Partial (filter hot slice)

-- Only open orders—smaller, cheaper, faster
CREATE INDEX CONCURRENTLY idx_open_orders
  ON orders (tenant_id, created_at DESC)
  WHERE status = 'open';

Expression / function index

-- Case-insensitive email lookup
CREATE INDEX idx_users_email_lower ON users (lower(email));
-- Then query must use the same expression:
SELECT * FROM users WHERE lower(email) = lower($1);

If your predicate wraps a column (e.g., LOWER(col), date_trunc), a plain index on col won’t be used—create an expression index.

4) Patterns you’ll use weekly

Keyset pagination (fast, stable)

-- After first page (last_seen_created_at, id)
SELECT id, created_at
FROM posts
WHERE (created_at, id) < ($1, $2)
ORDER BY created_at DESC, id DESC
LIMIT 20;
-- Index: (created_at DESC, id DESC)

Prefix search (autocomplete)

SELECT id FROM users WHERE email ILIKE 'ali%';
-- Index: (email)  -- works for 'prefix%', not for '%middle%'

For arbitrary substring/typo search: Postgres pg_trgm (GIN + gin_trgm_ops) or an external search engine.

Multi‑tenant recent activity

CREATE INDEX idx_events_tenant_time ON events (tenant_id, occurred_at DESC);
SELECT * FROM events
WHERE tenant_id=$1 AND occurred_at > now() - interval '7 days'
ORDER BY occurred_at DESC
LIMIT 100;

Top‑N per group (use index order)

-- Get latest invoice per account
SELECT DISTINCT ON (account_id) account_id, id, created_at
FROM invoices
ORDER BY account_id, created_at DESC;
-- Index: (account_id, created_at DESC)

JSON properties (Postgres)

-- Exact match
CREATE INDEX idx_props_color ON products ((props->>'color'));
SELECT * FROM products WHERE props->>'color' = 'blue';

-- Many keys/contains: use GIN
CREATE INDEX idx_props_gin ON products USING GIN (props jsonb_path_ops);
SELECT * FROM products WHERE props @> '{"color":"blue"}';

5) Reading `EXPLAIN (ANALYZE)` without tears

Seq Scan: reading the whole table—okay for tiny tables or low selectivity.
Index Scan: great for selective predicates; returns rows in index order.
Bitmap Index Scan + Heap: good when many hits; batches lookups.
Rows/Actual Rows: planner estimates vs reality—big mismatches mean stale stats or skew.
Filter / Rows Removed by Filter: if high, your predicate doesn’t match the index order.
I/O vs CPU: check timing; if I/O bound, aim for covering or more selective predicates.

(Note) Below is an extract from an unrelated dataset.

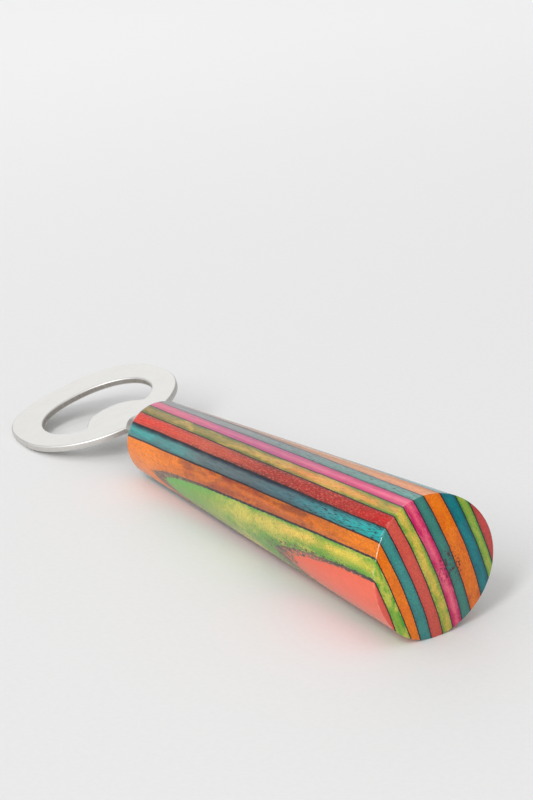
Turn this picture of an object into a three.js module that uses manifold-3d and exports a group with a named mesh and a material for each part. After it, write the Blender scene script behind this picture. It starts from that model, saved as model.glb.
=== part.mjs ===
// Souvenir bottle opener: a tapered, lacquered handle turned from twelve dyed veneer plies,
// with a flat steel cap-lifter ring on a round steel shank that is glued into the handle.
// Millimetres, +Z up. The opener lies at rest on z = 0, its handle on one side line and the
// ring's left edge on the ground. The ring points along +X. The origin is on the ground below
// the middle of the whole object.

import * as THREE from 'three';
import { mergeVertices } from 'three/addons/utils/BufferGeometryUtils.js';
import Module from 'manifold-3d';

const wasm = await Module();
wasm.setup();

// ---------------------------------------------------------------- driving dimensions (mm)
// Handle. Its own frame has X along its axis from the butt to the tip.
const HANDLE_LENGTH = 106;
const BUTT_RADIUS = 13.4;
const TIP_RADIUS = 8.2;
const TIP_EDGE_RADIUS = 3;
const HANDLE_SEGMENTS = 60;

// A hand-sanded handle is never quite round: it lies on a very slight flat, which keeps it from
// rolling away.
const RESTING_FLAT_DEPTH = 0.14;

// The butt is a shallow barrel-shaped dome, rounder along the plies than across them, and
// sanded slightly out of square.
const DOME_RADIUS_ALONG_PLIES = 40.8;
const DOME_RADIUS_ACROSS_PLIES = 129;
const DOME_TILT_ACROSS = THREE.MathUtils.degToRad(3.87);
const DOME_TILT_ALONG = THREE.MathUtils.degToRad(1.48);

// Plies, from the left side of the handle to the right: name, colour, and the place of the
// glue line on the ply's right, measured from the handle's axis at the butt.
const PLIES = [
  { name: 'ply_01_coral', colour: 0xe96a5c, rightEdge: 12.1 },
  { name: 'ply_02_green', colour: 0x7fb73a, rightEdge: 10.17 },
  { name: 'ply_03_orange', colour: 0xe8842a, rightEdge: 8.01 },
  { name: 'ply_04_teal', colour: 0x2c8f95, rightEdge: 5.74 },
  { name: 'ply_05_red', colour: 0xc9403a, rightEdge: 3.22 },
  { name: 'ply_06_olive', colour: 0xa9b440, rightEdge: 0.78 },
  { name: 'ply_07_magenta', colour: 0xd8348a, rightEdge: -1.5 },
  { name: 'ply_08_petrol', colour: 0x2b7f78, rightEdge: -3.76 },
  { name: 'ply_09_amber', colour: 0xf08a2c, rightEdge: -7.04 },
  { name: 'ply_10_blue', colour: 0x2e8aa0, rightEdge: -9.45 },
  { name: 'ply_11_lime', colour: 0x9cb83c, rightEdge: -11.31 },
  { name: 'ply_12_crimson', colour: 0xcf3f3f, rightEdge: -16 },
];
const GLUE_GAP = 0.3;
const PLY_TILT = Math.atan(-0.0131);

// Steel ring: a flat stamped plate, round on the handle's side and squarer at the far end.
const PLATE_THICKNESS = 1.55;
const RING_CENTRE = 134.85;
const RING_HALF_LENGTH = 19.1;
const RING_HALF_WIDTH = 19.1;
const RING_FAR_SQUARENESS = 2.6;
const RING_NEAR_SQUARENESS = 2;
const HOLE_CENTRE = 134.4;
const HOLE_HALF_LENGTH = 11.1;
const HOLE_HALF_WIDTH = 13.3;
const HOLE_SQUARENESS = 2.15;
const OUTLINE_POINTS = 96;

// Cap-lifting tooth, from the hole's edge on the handle's side towards its middle.
const TOOTH_TIP = 130.6;
const TOOTH_TIP_FULLNESS = 7;
const TOOTH_ROOT_HALF_WIDTH = 10.3;
const TOOTH_ROOT_FULLNESS = 7;
const TOOTH_BURIED_LENGTH = 3;

// Shank: a round rod, glued in a blind bore on the handle's axis and welded to the ring's edge.
const SHANK_RADIUS = 2.6;
const SHANK_DEPTH_IN_HANDLE = 36;
const SHANK_CHAMFER = 0.5;
const SHANK_SEGMENTS = 28;
const FIT_GAP = 0.3;

// Rest pose: the cone lies on its side line, and the handle is rolled until the ring touches.
const REST_PITCH = Math.atan((BUTT_RADIUS - TIP_RADIUS) / HANDLE_LENGTH);
const RING_ROLL = THREE.MathUtils.degToRad(17.45);
const PLY_ROLL = THREE.MathUtils.degToRad(22.4);

const STEEL = { color: 0xc9c9c6, roughness: 0.32, metalness: 1 };
const LACQUERED_WOOD = { roughness: 0.25, metalness: 0 };

// ---------------------------------------------------------------- solids and meshes
function withoutFlatTriangles(index) {
  const kept = [];
  for (let i = 0; i < index.length; i += 3) {
    const [a, b, c] = [index[i], index[i + 1], index[i + 2]];
    if (a !== b && b !== c && c !== a) kept.push(a, b, c);
  }
  return new Uint32Array(kept);
}

function toSolid(geometry) {
  const bare = geometry.clone();
  bare.deleteAttribute('normal');
  bare.deleteAttribute('uv');
  const merged = mergeVertices(bare, 1e-4);
  return new wasm.Manifold(new wasm.Mesh({
    numProp: 3,
    vertProperties: new Float32Array(merged.attributes.position.array),
    triVerts: withoutFlatTriangles(merged.index.array),
  }));
}

function toMesh(name, solid, look) {
  const { vertProperties, triVerts } = solid.getMesh();
  const geometry = new THREE.BufferGeometry();
  geometry.setAttribute('position', new THREE.BufferAttribute(vertProperties, 3));
  geometry.setIndex(new THREE.BufferAttribute(triVerts, 1));
  geometry.computeVertexNormals();
  const mesh = new THREE.Mesh(geometry, new THREE.MeshStandardMaterial(look));
  mesh.name = name;
  return mesh;
}

function block(low, high) {
  const size = high.map((value, axis) => value - low[axis]);
  const geometry = new THREE.BoxGeometry(...size);
  geometry.translate(...high.map((value, axis) => (value + low[axis]) / 2));
  return geometry;
}

// A lathe turns about Y; this lays its axis along X.
function turnedAlongX(profile, segments) {
  const points = profile.map(([x, radius]) => new THREE.Vector2(radius, x));
  return new THREE.LatheGeometry(points, segments).rotateZ(-Math.PI / 2);
}

// ---------------------------------------------------------------- handle
function handleCone() {
  const overhang = 3;
  const taper = (TIP_RADIUS - BUTT_RADIUS) / HANDLE_LENGTH;
  const roundStart = HANDLE_LENGTH - TIP_EDGE_RADIUS;
  const roundSteps = 6;
  const profile = [[-overhang, 0], [-overhang, BUTT_RADIUS - taper * overhang]];
  for (let i = 0; i <= roundSteps; i += 1) {
    const angle = (i / roundSteps) * (Math.PI / 2);
    const radius = BUTT_RADIUS + taper * roundStart;
    profile.push([
      roundStart + TIP_EDGE_RADIUS * Math.sin(angle),
      radius - TIP_EDGE_RADIUS * (1 - Math.cos(angle)),
    ]);
  }
  profile.push([HANDLE_LENGTH, 0]);
  return toSolid(turnedAlongX(profile, HANDLE_SEGMENTS));
}

// What the resting flat takes off: everything under a plane just inside the lowest side line.
function underRestingFlat() {
  const reach = 20;
  const below = block([-reach, -reach, -reach], [HANDLE_LENGTH + reach, reach, 0])
    .rotateY(-REST_PITCH)
    .translate(0, 0, RESTING_FLAT_DEPTH - BUTT_RADIUS)
    .rotateX(PLY_ROLL);
  return toSolid(below);
}

function waste() {
  const reach = 20;
  const depth = 12;
  const barrelHalf = 22;
  const barrelSteps = 8;
  const profile = [[-barrelHalf, 0]];
  for (let i = 0; i <= barrelSteps; i += 1) {
    const across = barrelHalf * (2 * i / barrelSteps - 1);
    profile.push([across, DOME_RADIUS_ALONG_PLIES - across ** 2 / (2 * DOME_RADIUS_ACROSS_PLIES)]);
  }
  profile.push([barrelHalf, 0]);
  const barrel = turnedAlongX(profile, 120)
    .rotateZ(Math.PI / 2)
    .translate(DOME_RADIUS_ALONG_PLIES, 0, 0)
    .rotateY(DOME_TILT_ALONG)
    .rotateZ(DOME_TILT_ACROSS);
  return toSolid(block([-depth, -reach, -reach], [depth, reach, reach])).subtract(toSolid(barrel));
}

function shankBore() {
  const start = HANDLE_LENGTH - SHANK_DEPTH_IN_HANDLE - FIT_GAP;
  const end = HANDLE_LENGTH + 5;
  const radius = SHANK_RADIUS + FIT_GAP;
  const profile = [[start, 0], [start, radius], [end, radius], [end, 0]];
  return toSolid(turnedAlongX(profile, SHANK_SEGMENTS));
}

function plySlab(leftEdge, rightEdge) {
  const reach = 20;
  const slab = block([-5, rightEdge + GLUE_GAP / 2, -reach],
    [HANDLE_LENGTH + 5, leftEdge - GLUE_GAP / 2, reach]);
  return toSolid(slab.rotateZ(PLY_TILT));
}

function handlePlies() {
  const group = new THREE.Group();
  group.rotation.x = -PLY_ROLL;
  const handle = handleCone()
    .subtract(waste())
    .subtract(underRestingFlat())
    .subtract(shankBore());
  let leftEdge = 16;
  for (const { name, colour, rightEdge } of PLIES) {
    const ply = handle.intersect(plySlab(leftEdge, rightEdge));
    group.add(toMesh(name, ply, { ...LACQUERED_WOOD, color: colour }));
    leftEdge = rightEdge;
  }
  return group;
}

// ---------------------------------------------------------------- steel ring and shank
function roundedOutline(centre, halfLength, halfWidth, farSquareness, nearSquareness) {
  const points = [];
  for (let i = 0; i < OUTLINE_POINTS; i += 1) {
    const angle = (i / OUTLINE_POINTS) * 2 * Math.PI;
    const [c, s] = [Math.cos(angle), Math.sin(angle)];
    const power = c > 0 ? farSquareness : nearSquareness;
    const scale = (Math.abs(c) ** power + Math.abs(s) ** power) ** (-1 / power);
    points.push(new THREE.Vector2(centre + halfLength * scale * c, halfWidth * scale * s));
  }
  return new THREE.Shape(points);
}

function toothOutline() {
  const root = HOLE_CENTRE - HOLE_HALF_LENGTH;
  const start = root - TOOTH_BURIED_LENGTH;
  const shape = new THREE.Shape();
  shape.moveTo(start, -TOOTH_ROOT_HALF_WIDTH);
  shape.lineTo(root, -TOOTH_ROOT_HALF_WIDTH);
  shape.bezierCurveTo(root, -TOOTH_ROOT_FULLNESS, TOOTH_TIP, -TOOTH_TIP_FULLNESS, TOOTH_TIP, 0);
  shape.bezierCurveTo(TOOTH_TIP, TOOTH_TIP_FULLNESS, root, TOOTH_ROOT_FULLNESS,
    root, TOOTH_ROOT_HALF_WIDTH);
  shape.lineTo(start, TOOTH_ROOT_HALF_WIDTH);
  shape.closePath();
  return shape;
}

function plate(shape, thickness) {
  const geometry = new THREE.ExtrudeGeometry(shape, {
    depth: thickness, bevelEnabled: false, curveSegments: 14,
  });
  return toSolid(geometry.translate(0, 0, -thickness / 2));
}

function openerRing() {
  const outline = roundedOutline(RING_CENTRE, RING_HALF_LENGTH, RING_HALF_WIDTH,
    RING_FAR_SQUARENESS, RING_NEAR_SQUARENESS);
  const hole = roundedOutline(HOLE_CENTRE, HOLE_HALF_LENGTH, HOLE_HALF_WIDTH,
    HOLE_SQUARENESS, HOLE_SQUARENESS);
  const cut = plate(hole, 2 * PLATE_THICKNESS).subtract(plate(toothOutline(), 3 * PLATE_THICKNESS));
  return toMesh('opener_ring', plate(outline, PLATE_THICKNESS).subtract(cut), STEEL);
}

function steelShank() {
  const start = HANDLE_LENGTH - SHANK_DEPTH_IN_HANDLE;
  const end = RING_CENTRE - RING_HALF_LENGTH - FIT_GAP;
  const profile = [
    [start, 0],
    [start, SHANK_RADIUS - SHANK_CHAMFER],
    [start + SHANK_CHAMFER, SHANK_RADIUS],
    [end, SHANK_RADIUS],
    [end, 0],
  ];
  return toMesh('steel_shank', toSolid(turnedAlongX(profile, SHANK_SEGMENTS)), STEEL);
}

function steelParts() {
  const group = new THREE.Group();
  group.rotation.x = -RING_ROLL;
  group.add(openerRing(), steelShank());
  return group;
}

// ---------------------------------------------------------------- the opener at rest
function openerAtRest() {
  const lying = new THREE.Group();
  lying.rotation.y = REST_PITCH;
  lying.add(handlePlies(), steelParts());

  const opener = new THREE.Group();
  opener.name = 'bottle_opener';
  opener.add(lying);
  opener.updateMatrixWorld(true);
  const bounds = new THREE.Box3().setFromObject(opener, true);
  const middle = bounds.getCenter(new THREE.Vector3());
  opener.position.set(-middle.x, -middle.y, -bounds.min.z);
  return opener;
}

export default openerAtRest();
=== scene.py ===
"""Souvenir bottle opener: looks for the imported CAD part.

The handle's plies are cut again, finely, from one smooth surface, with the glue lines between
them as pieces of their own. The ring and the shank get rounded edges. Lengths are in millimetres
in the shape functions and are scaled to metres when a mesh is made.
"""
import math

import bmesh
import bpy
import numpy as np
from mathutils import Matrix, Vector


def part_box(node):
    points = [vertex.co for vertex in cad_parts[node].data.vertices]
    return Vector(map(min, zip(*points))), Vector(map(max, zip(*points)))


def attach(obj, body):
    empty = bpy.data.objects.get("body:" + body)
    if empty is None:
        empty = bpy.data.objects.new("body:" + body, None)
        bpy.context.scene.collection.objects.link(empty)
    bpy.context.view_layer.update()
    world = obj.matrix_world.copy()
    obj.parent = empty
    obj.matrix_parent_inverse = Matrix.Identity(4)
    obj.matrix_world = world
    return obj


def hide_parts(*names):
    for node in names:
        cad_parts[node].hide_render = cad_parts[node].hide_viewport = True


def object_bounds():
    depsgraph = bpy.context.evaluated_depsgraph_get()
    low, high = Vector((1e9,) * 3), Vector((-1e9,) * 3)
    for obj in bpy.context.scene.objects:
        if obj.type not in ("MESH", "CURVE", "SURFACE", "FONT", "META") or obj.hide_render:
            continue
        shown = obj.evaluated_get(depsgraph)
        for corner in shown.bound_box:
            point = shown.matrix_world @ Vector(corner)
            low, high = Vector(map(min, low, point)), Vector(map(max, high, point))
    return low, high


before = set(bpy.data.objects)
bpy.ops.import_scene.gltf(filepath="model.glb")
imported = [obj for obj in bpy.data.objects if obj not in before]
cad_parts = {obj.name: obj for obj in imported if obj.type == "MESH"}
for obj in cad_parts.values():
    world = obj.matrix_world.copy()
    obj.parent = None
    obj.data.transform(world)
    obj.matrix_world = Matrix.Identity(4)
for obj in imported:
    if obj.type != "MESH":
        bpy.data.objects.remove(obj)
cad_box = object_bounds()

MM = 0.001

# ---------------------------------------------------------------- dimensions, as in the CAD (mm)
HANDLE_LENGTH = 106.0
BUTT_RADIUS = 13.4
TIP_RADIUS = 8.2
TIP_EDGE_RADIUS = 3.0
# The butt is a shallow dome, more curved along the plies than across them, and a little askew.
DOME_RADIUS_ALONG = 40.8
DOME_RADIUS_ACROSS = 129.0
DOME_TILT_ALONG = math.tan(math.radians(1.48))
DOME_TILT_ACROSS = -math.tan(math.radians(3.87))

PLATE_THICKNESS = 1.55
RING_CENTRE = 134.85
RING_HALF = 19.1
RING_FAR_SQUARENESS = 2.6
RING_NEAR_SQUARENESS = 2.0
HOLE_CENTRE = 134.4
HOLE_HALF_LENGTH = 11.1
HOLE_HALF_WIDTH = 13.3
HOLE_SQUARENESS = 2.15
TOOTH_TIP = 130.6
TOOTH_TIP_FULLNESS = 7.0
TOOTH_ROOT_HALF_WIDTH = 10.3
TOOTH_ROOT_FULLNESS = 7.0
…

EXPLAIN (ANALYZE, BUFFERS) 
SELECT * FROM orders WHERE tenant_id=$1 AND user_id=$2 ORDER BY created_at DESC LIMIT 20;

6) When not to index

Columns with very low cardinality (e.g., boolean flags) unless combined with others.
Small tables (seq scan wins).
Columns that change constantly (high write/update cost).
“Just in case” indexes—check usage stats first, then delete if unused.

7) Maintenance & safety

Keep stats fresh: Postgres autovacuum/autoanalyze; MySQL ANALYZE TABLE.
Build indexes online where possible (CONCURRENTLY, ONLINE/ALGORITHM=INPLACE).
Replace safely: create new index, switch queries, then drop the old (also concurrently).
Watch for bloat after big deletes; plan REINDEX in off‑peak windows.
Monitor: cache hit ratio, index/seq scan ratio, slow query logs.

Pitfalls & fast fixes

| Pitfall | Why it hurts | Fix | |---|---|---| | Wrong column order in composite | Planner can’t use leftmost rule | Put equality & most selective first | | Functions on columns in WHERE | Plain index is ignored | Use expression index and match predicate | | Leading wildcard (%term) | B‑tree can’t help | Use trigram/full‑text or search service | | Sorting different from index | Extra sort step | Align ORDER BY with index order (ASC/DESC) | | Too many similar indexes | Slower writes, more disk | Consolidate into a single composite/covering | | Stale stats | Bad plans | Run analyze; tune autovacuum thresholds |

Quick checklist

[ ] Index your WHERE + JOIN + ORDER BY (in that priority).
[ ] Design composite indexes with correct left‑prefix.
[ ] Use covering to skip table reads for hot paths.
[ ] Add partial/expression indexes for targeted speedups.
[ ] Verify with EXPLAIN (ANALYZE) and monitor real usage.
[ ] Periodically prune unused/overlapping indexes.

One‑minute adoption plan

List your top 5 slow queries from logs.
For each, sketch the index that matches its filters + order.
Create online; compare before/after with EXPLAIN (ANALYZE).
Consolidate overlapping indexes; drop unused ones.
Add a CI guard that runs EXPLAIN on changed queries (or uses a plan linter).